What you will do
Print out every line, exactly as written.
BEGIN
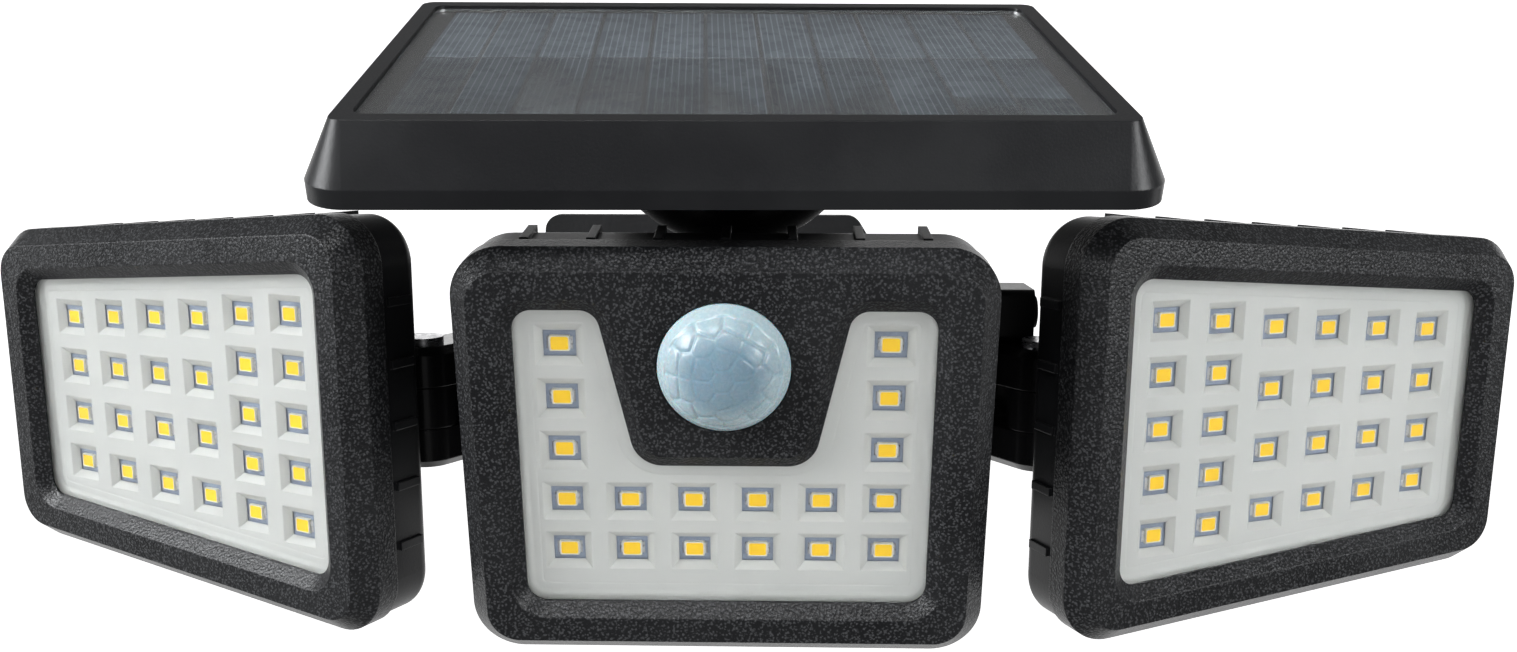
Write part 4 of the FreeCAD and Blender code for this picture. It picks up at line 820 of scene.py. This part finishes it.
def make_sheet(name, profile, material):
    """A strip of the stage, swept sideways from its profile."""
    points = [(x, y, z) for y, z in profile for x in (-STAGE_HALF, STAGE_HALF)]
    faces = [(2 * i, 2 * i + 1, 2 * i + 3, 2 * i + 2) for i in range(len(profile) - 1)]
    mesh = bpy.data.meshes.new(name)
    mesh.from_pydata(points, [], faces)
    mesh.shade_smooth()
    mesh.materials.append(material)
    sheet = bpy.data.objects.new(name, mesh)
    bpy.context.scene.collection.objects.link(sheet)
    unlit.objects.link(sheet)
    return sheet


def make_stage():
    """A pale floor well below the light, which curves up behind it; its front half isn't mirrored."""
    level, radius, back, top, steps = -0.35, 0.8, 2.2, 1.1, 24
    material = make_floor_material()
    behind = [(0, level)]
    for step in range(steps + 1):
        angle = math.pi / 2 * step / steps
        behind.append((back + radius * math.sin(angle), level + radius * (1 - math.cos(angle))))
    behind.append((back + radius, top))
    make_sheet("backdrop", behind, material)
    front = make_sheet("floor", [(-STAGE_HALF, level), (0, level)], material)
    front.visible_glossy = False
    for entry in unlit.collection_objects:
        entry.light_linking.link_state = "EXCLUDE"


def make_light(name, place, target, size, power, colour=(1, 1, 1)):
    """A soft panel that lights the object and leaves the floor as it is."""
    data = bpy.data.lights.new(name, "AREA")
    data.shape = "RECTANGLE"
    data.size, data.size_y = size
    data.energy = power
    data.color = colour
    light = bpy.data.objects.new(name, data)
    bpy.context.scene.collection.objects.link(light)
    light.location = place
    toward = Vector(target) - Vector(place)
    light.rotation_mode = "QUATERNION"
    light.rotation_quaternion = toward.to_track_quat("-Z", "Y")
    light.light_linking.receiver_collection = unlit


def make_world():
    """A dim even room, with white behind everything."""
    world = bpy.data.worlds.new("studio")
    world.use_nodes = True
    tree = world.node_tree
    background = tree.nodes["Background"]
    background.inputs["Color"].default_value = (1, 1, 1, 1)
    path = tree.nodes.new("ShaderNodeLightPath")
    level = tree.nodes.new("ShaderNodeMapRange")
    tree.links.new(path.outputs["Is Camera Ray"], level.inputs["Value"])
    level.inputs["To Min"].default_value = 0.2
    level.inputs["To Max"].default_value = 1.0
    tree.links.new(level.outputs["Result"], background.inputs["Strength"])
    bpy.context.scene.world = world


unlit = bpy.data.collections.new("unlit")
make_camera()
make_stage()
make_light("left", (-1.5, -0.75, 0.75), (0, -0.1, 0), (0.9, 0.9), 56, (0.97, 0.985, 1.0))
make_light("right", (1.3, -1.0, 0.45), (0, -0.1, 0), (0.7, 0.7), 20, (0.98, 0.99, 1.0))
make_light("front", (-0.25, -1.25, 1.35), (0, -0.08, 0), (0.9, 0.35), 18)
make_world()
bpy.context.scene.view_settings.view_transform = "Standard"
END
Response
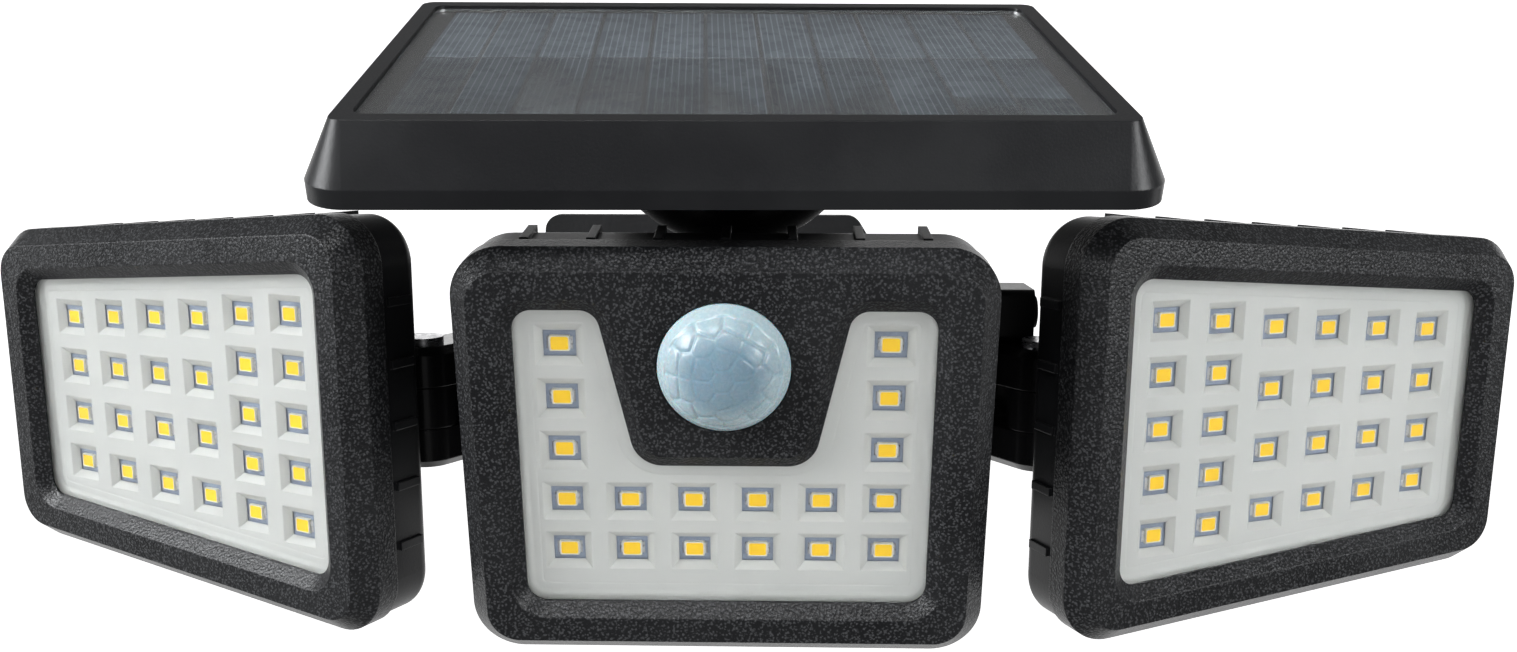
Write part 4 of the FreeCAD and Blender code for this picture. It picks up at line 820 of scene.py. This part finishes it.
def make_sheet(name, profile, material):
    """A strip of the stage, swept sideways from its profile."""
    points = [(x, y, z) for y, z in profile for x in (-STAGE_HALF, STAGE_HALF)]
    faces = [(2 * i, 2 * i + 1, 2 * i + 3, 2 * i + 2) for i in range(len(profile) - 1)]
    mesh = bpy.data.meshes.new(name)
    mesh.from_pydata(points, [], faces)
    mesh.shade_smooth()
    mesh.materials.append(material)
    sheet = bpy.data.objects.new(name, mesh)
    bpy.context.scene.collection.objects.link(sheet)
    unlit.objects.link(sheet)
    return sheet


def make_stage():
    """A pale floor well below the light, which curves up behind it; its front half isn't mirrored."""
    level, radius, back, top, steps = -0.35, 0.8, 2.2, 1.1, 24
    material = make_floor_material()
    behind = [(0, level)]
    for step in range(steps + 1):
        angle = math.pi / 2 * step / steps
        behind.append((back + radius * math.sin(angle), level + radius * (1 - math.cos(angle))))
    behind.append((back + radius, top))
    make_sheet("backdrop", behind, material)
    front = make_sheet("floor", [(-STAGE_HALF, level), (0, level)], material)
    front.visible_glossy = False
    for entry in unlit.collection_objects:
        entry.light_linking.link_state = "EXCLUDE"


def make_light(name, place, target, size, power, colour=(1, 1, 1)):
    """A soft panel that lights the object and leaves the floor as it is."""
    data = bpy.data.lights.new(name, "AREA")
    data.shape = "RECTANGLE"
    data.size, data.size_y = size
    data.energy = power
    data.color = colour
    light = bpy.data.objects.new(name, data)
    bpy.context.scene.collection.objects.link(light)
    light.location = place
    toward = Vector(target) - Vector(place)
    light.rotation_mode = "QUATERNION"
    light.rotation_quaternion = toward.to_track_quat("-Z", "Y")
    light.light_linking.receiver_collection = unlit


def make_world():
    """A dim even room, with white behind everything."""
    world = bpy.data.worlds.new("studio")
    world.use_nodes = True
    tree = world.node_tree
    background = tree.nodes["Background"]
    background.inputs["Color"].default_value = (1, 1, 1, 1)
    path = tree.nodes.new("ShaderNodeLightPath")
    level = tree.nodes.new("ShaderNodeMapRange")
    tree.links.new(path.outputs["Is Camera Ray"], level.inputs["Value"])
    level.inputs["To Min"].default_value = 0.2
    level.inputs["To Max"].default_value = 1.0
    tree.links.new(level.outputs["Result"], background.inputs["Strength"])
    bpy.context.scene.world = world


unlit = bpy.data.collections.new("unlit")
make_camera()
make_stage()
make_light("left", (-1.5, -0.75, 0.75), (0, -0.1, 0), (0.9, 0.9), 56, (0.97, 0.985, 1.0))
make_light("right", (1.3, -1.0, 0.45), (0, -0.1, 0), (0.7, 0.7), 20, (0.98, 0.99, 1.0))
make_light("front", (-0.25, -1.25, 1.35), (0, -0.08, 0), (0.9, 0.35), 18)
make_world()
bpy.context.scene.view_settings.view_transform = "Standard"